На самом ли деле мы тем самым осуждаем определенного рода опасный «экстремизм», который также служит одним из традиционных упреков, обращенных к Ленину. Критика ленинской «Детской болезни "левизны" в коммунизме» более чем актуальна в последние десятилетия, когда левые зачастую поддавались террористическому соблазну. Политический «экстремизм» или «чрезмерный радикализм» всегда следует прочитывать как феномен идеологическо-политичес-кого смещения: как признак его противоположности, ограниченности, отказа «идти до конца». Чем было якобинское обращение к радикальному «террору», если не своеобразным истерическим отыгрыванием, свидетельствующим об их неспособности разрушить сами основы экономического порядка (частную собственность и т. д.)?
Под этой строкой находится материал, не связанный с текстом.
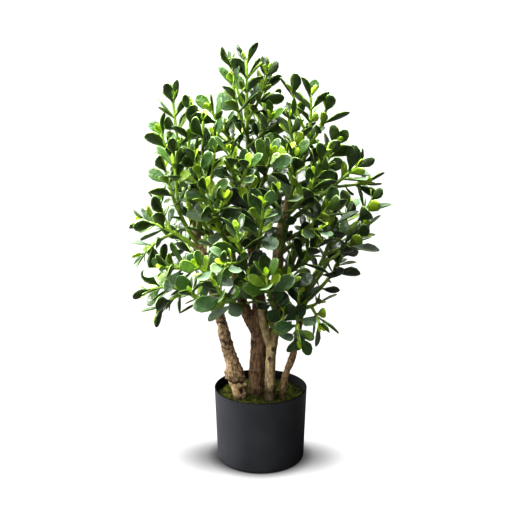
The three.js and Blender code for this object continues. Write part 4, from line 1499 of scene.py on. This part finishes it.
def leaf_shape(name, rings, cup, sway):
    """A closed leaf along +X with its face up. cup lifts its edges, and sway bends its middle sideways."""
    points, along, across, upper = [(0, 0, -HEEL_DROP)], [0], [0], [0.5]
    for a, width, thick in rings:
        half = width * LEAF_HALF_WIDTH
        for b, height, face in LEAF_SECTION:
            y = b * half + sway * math.sin(a * math.pi)
            points.append((a * LEAF_LENGTH, y, height * thick + cup * (b * width) ** 2))
            along.append(a)
            across.append(abs(b))
            upper.append(face)
    points.append((LEAF_LENGTH, 0, -POINT_DROP))
    along.append(1)
    across.append(1)
    upper.append(0.5)
    faces = faces_to_ends(len(rings), len(LEAF_SECTION))
    return new_piece(name, points, faces, {"along": along, "across": across, "upper": upper})


leaf_shapes = bpy.data.collections.new("leaf_shapes")
bpy.context.scene.collection.children.link(leaf_shapes)
for name, settings in LEAF_SHAPES.items():
    shape = leaf_shape(name, *settings)
    bpy.context.scene.collection.objects.unlink(shape)
    leaf_shapes.objects.link(shape)

# %% [markdown]
# ## Leaf and stem colours
#
# A jade leaf is deep green with a paler margin and heel, a dull olive back, and a waxy gloss. Its face
# has pale pores and, where it looks up, a pale grey sheen of the lamp painted on. Some leaves are
# yellower than others, those inside the crown are painted dark with shade, and young ones are
# yellow-green. The colours are laid one over another as coats, by the numbers kept with the points, so
# they stay with the leaf wherever that stands.

# %% Leaf colours
LEAF_DARK = colour(16, 38, 12)
LEAF_LIGHT = colour(64, 102, 44)
LEAF_WARM = colour(78, 110, 24)
LEAF_SHADED = colour(18, 36, 7)
LEAF_MARGIN = colour(156, 196, 58)
LEAF_HEEL = colour(128, 158, 74)
LEAF_BACK = colour(44, 52, 22)
# Pale grey, both the pores' own colour and a painted sheen where a face looks up to the lamp.
LEAF_PORES_AND_SHEEN = colour(156, 172, 156)
LEAF_YOUNG = colour(168, 200, 44)
# How far up a face has to look for the painted sheen to start and to be full, and how thick it gets.
SHEEN_STARTS = 0.56
SHEEN_FULL = 0.9
SHEEN_THICKNESS = 0.6
# How many pores there are to a metre, and how far from a pore's middle it starts and is full.
PORE_SCALE = 560.0
PORE_EDGE = 0.34
PORE_CORE = 0.16


def painted_sheen_on(tree, tint):
    """A painted sheen on what looks up, as if the lamp overhead shone there. Leaves differ in how much of
    it they have, by their tint.
    """
    facing = put(tree, "ShaderNodeSeparateXYZ", {0: put(tree, "ShaderNodeNewGeometry").outputs["Normal"]})
    upward = ramp_between(tree, facing.outputs["Z"], SHEEN_STARTS, SHEEN_FULL)
    share = arithmetic(tree, "ADD", times(tree, tint, 0.7), 0.3)
    return times(tree, times(tree, upward, SHEEN_THICKNESS), share)


def pores_on(tree, place, upper):
    """Pale dots on the face alone."""
    cells = put(tree, "ShaderNodeTexVoronoi", {"Vector": place, "Scale": PORE_SCALE})
    dots = ramp_between(tree, cells.outputs["Distance"], PORE_EDGE, PORE_CORE)
    return times(tree, times(tree, dots, 0.3), ramp_between(tree, upper, 0.5, 0.9))


print("leaf colours ready")

# %% Leaf material
leaf_wax, tree, shader, place = painted("jade_leaf", Specular_IOR_Level=0.4, Coat_Weight=0.4,
                                        Coat_Roughness=0.2)
along, across, upper = (point_number(tree, name) for name in ("along", "across", "upper"))
tint, warm, fresh, shade = (point_number(tree, name) for name in ("tint", "warm", "fresh", "shade"))
leaf_green = mottled(tree, place, scale=110.0, detail=4.0, contrast=2.0, dark=LEAF_DARK, light=LEAF_LIGHT)
leaf_tone = coats_over(tree, leaf_green["Color"], [
    (times(tree, tint, 0.5), LEAF_LIGHT),
    (times(tree, ramp_between(tree, warm, 0.5, 1.0), 0.7), LEAF_WARM),
    (times(tree, ramp_between(tree, upper, 0.45, 0.05), 0.75), LEAF_BACK),
    # A painted sheen on faces that look up.
    (painted_sheen_on(tree, tint), LEAF_PORES_AND_SHEEN),
    (pores_on(tree, place, upper), LEAF_PORES_AND_SHEEN),
    (times(tree, shade, 0.85), LEAF_SHADED),
    (fresh, LEAF_YOUNG),
    (times(tree, ramp_between(tree, across, 0.86, 1.0), 0.75), LEAF_MARGIN),
    (times(tree, ramp_between(tree, along, 0.22, 0.0), 0.7), LEAF_HEEL),
])
connect(shader, Base_Color=leaf_tone, Roughness=gloss_between(tree, leaf_green["Mask"], 0.32, 0.46),
        Normal=grained(tree, place, scale=130.0, detail=4.0, height=0.0022))
print("leaf material", leaf_wax.name)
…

И не относится ли это к так называемым «эксцессам» политической корректности? Не обнаруживают ли они также отступление от беспокоящих действительных (экономических и т. д.) причин расизма и сексизма? Быть может, пришло время обратиться к проблематическому стандартному топосу, разделяемому практически всеми «постмодернистскими» левыми, согласно которому политический «тоталитаризм» так или иначе проистекает из господства материального производства и технологии над интерсубъективной коммуникацией и/или символической практикой, как если бы первопричина политического террора коренилась в том, что «принцип» инструментального разума, технологической эксплуатации природы продлевался также и на общество, — в результате с народом обращаются как с грубой глиной, из которой должен быть слеплен Новый Человек. Что, если все обстоит как раз наоборот? Что, если политический «террор» указывает именно на то, что сфера (материального) производства лишена своей автономии и подчинена политической логике? Разве весь этот политический «террор» — от якобинцев до маоистской культурной революции — не предполагает отвержения собственно производства, сведения его к пространству политической борьбы?